Sunday, May 13, 2012

Insert something witty here....

Well today is Saturday...well technically Sunday now. It was an awesome day. Trent and I went shopping for Mother's day stuff for his mom and grocery shopping, then made and eated some delicious dinner. Doesn't sound to spectacular on paper (or screen) but just spending the whole day with him uninterrupted and laughing like crazy was by my definition; awesome. We are just hanging out in the living room playing our own games now so I figured why not do a quick posty post. That's my new motto by the way. WHY NOT, instead of WHY. Want to go for a walk? WHY NOT. Want to color pictures of rainbows and unicorns? WHY NOT. Ha ha. Anyhow. Back to my update. Everything is going good. It will go alot better after this next week is over for sure. I finally got ahold of the people for the DWI class... yeah I know, it took a gazillion years. The horrifying news is that its Monday, Thursday, and Friday from 6-10pm. UGHHH. Trent works 6am-8pm just about every weekday and until after 12 on Saturdays, so this is just horse shit. I will get to see him a total of 1 & 1/2 flipping days this coming week. Did I mention UGGGHHHHHHHH. I'm glad to be getting it over with though, especially since it took them over a month to get back to me. By July 13th the only thing I will have to do as far as my probation goes is pay 'em && STAY SOBER, which has so far been pretty easy. OH and pee pee in a cup and blow tubes. :)

I go to my next counseling session this Thursday and I'm actually pretty excited. May is a really depressing month for me with Mothers day being tomorrow and my moms birthday being the 25th. I never really dealt with her death. I pretty much just drank myself to the point of tears and passing out (aka numb) whenever I thought about her or such occasions like today would roll around. In fact its the way Ive dealt with every other grievance in my life. It would be nice to have some kind of direction or advice of some sorts with managing it better. I'm pretty sure bursting into tears in Hobby Lobby is on some kind of No-No list. I really wish I could figure out a way to celebrate things like this to include her, if that doesn't sound too crazy. Ive tried to have family over and it just went terribly bad. I don't know, Ill figure it out soon enough. I don't want to overload my poor little brain and burn out what good brain cells I have left on dealing with the 'tomorrows'. I'm thinking about her and God only knows how much I fucking love her so that's all that really matters.
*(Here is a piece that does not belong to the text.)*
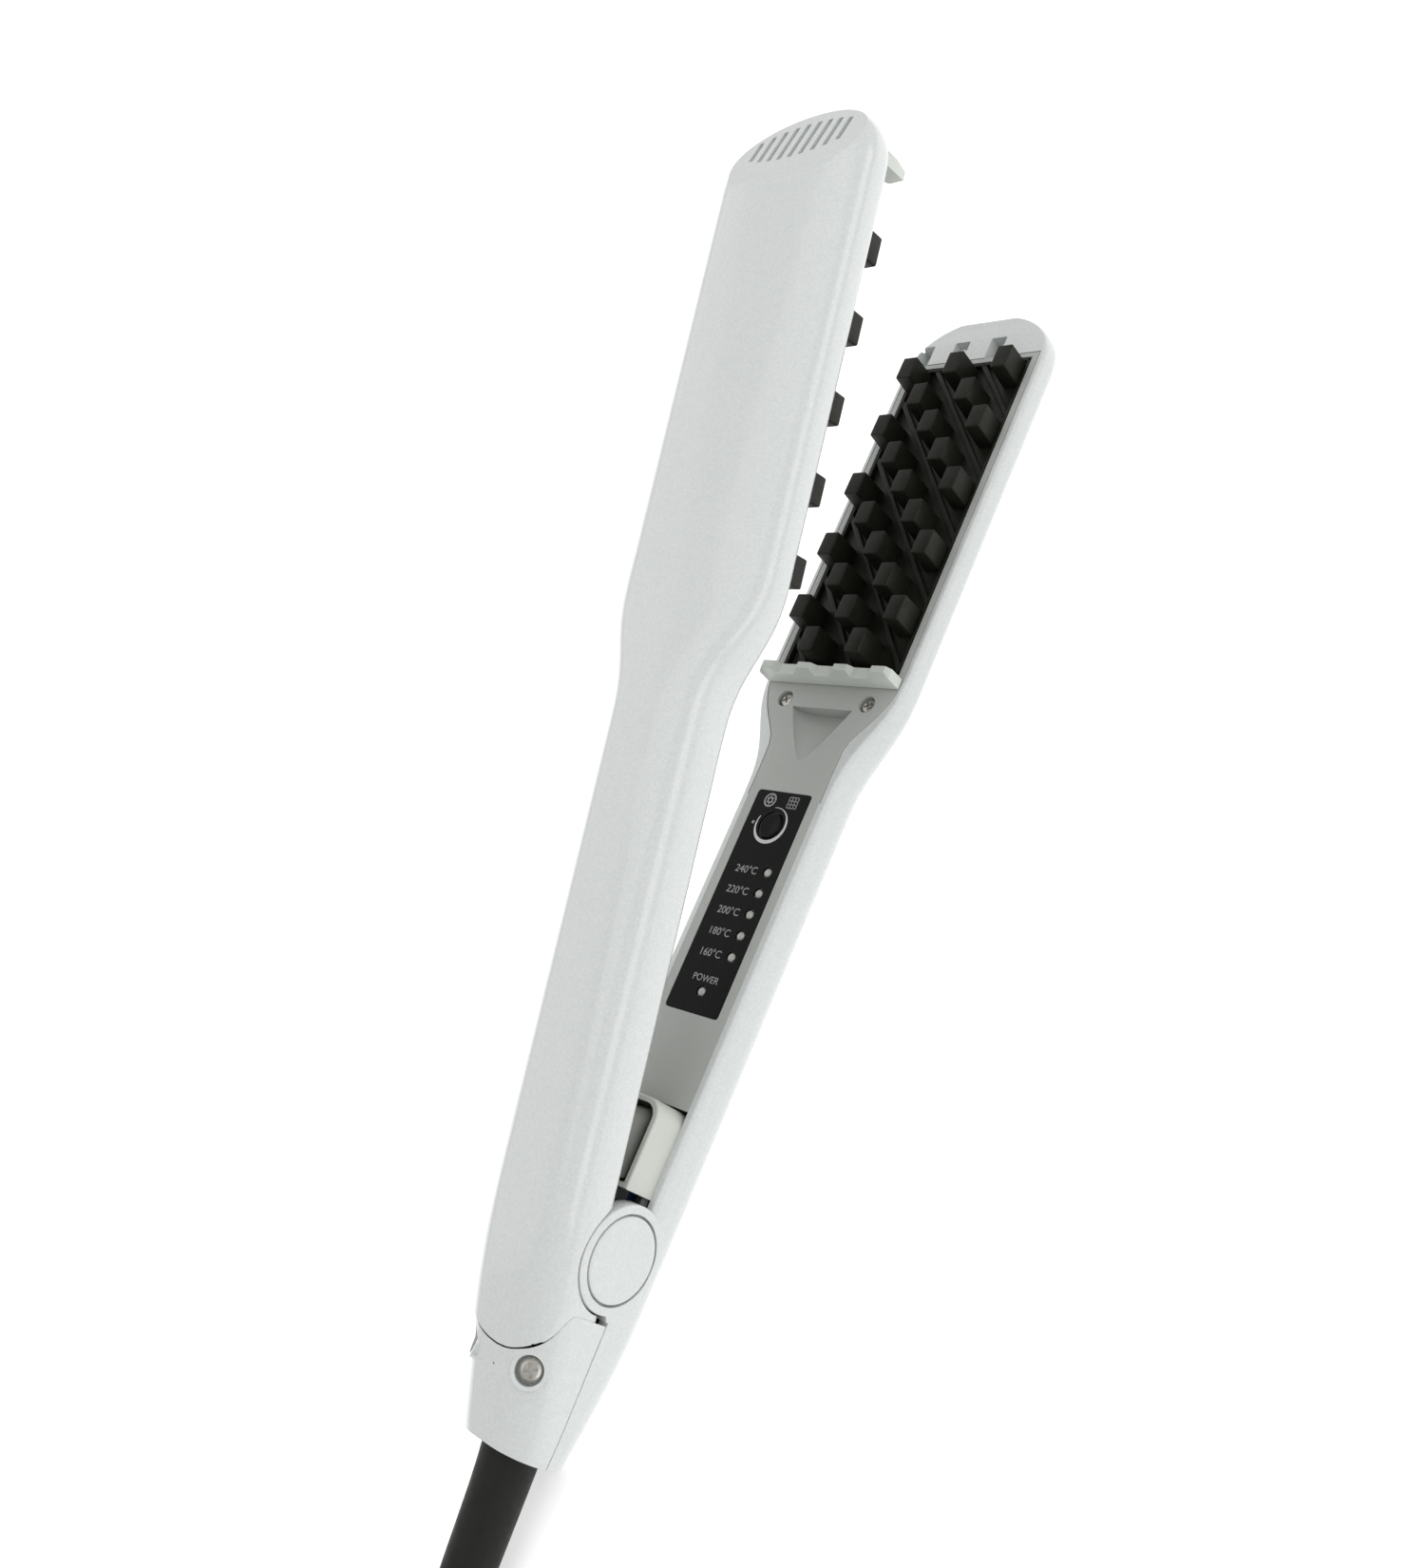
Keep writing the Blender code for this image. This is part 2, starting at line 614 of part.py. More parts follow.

Onto things that don't make water fall out of my face, Ive started a new mission. I'm trying to declutter and organize my house. This shall include getting rid of clothes that are now too big for me. Its hard. I'm not so much a pack rat, as into restoration, so an old t-shirt to me is just a pillow waiting to be constructed. Same with knick knacks. Mog Podge turns ugly shit into a clump of cool shit on a picture frame in like 24 hours. So far Ive gotten 2 small storage containers. They are still sitting on the living room floor but in the next week they will contain makeup and nail polish. Its just like me to start with something that ISN'T an eyesore. Screw the stink bait, mog podge, action-packed attack dinosaur, perfume, sandwich bags, Windex wipes, Xbox adapter box, etc....that's stacked up on my kitchen island. Ha ha. I already know this is going to be exhausting as hell but it NEEDS to get done. No matter how much I clean it ends up a disaster in 2 hours because absolutely nothing has its own place anymore. We have a drawer designated for silverware, every other drawer in our house is a junk drawer. NO JOKE.

This post is a hot mess. Never again will I post with a migraine at 3am.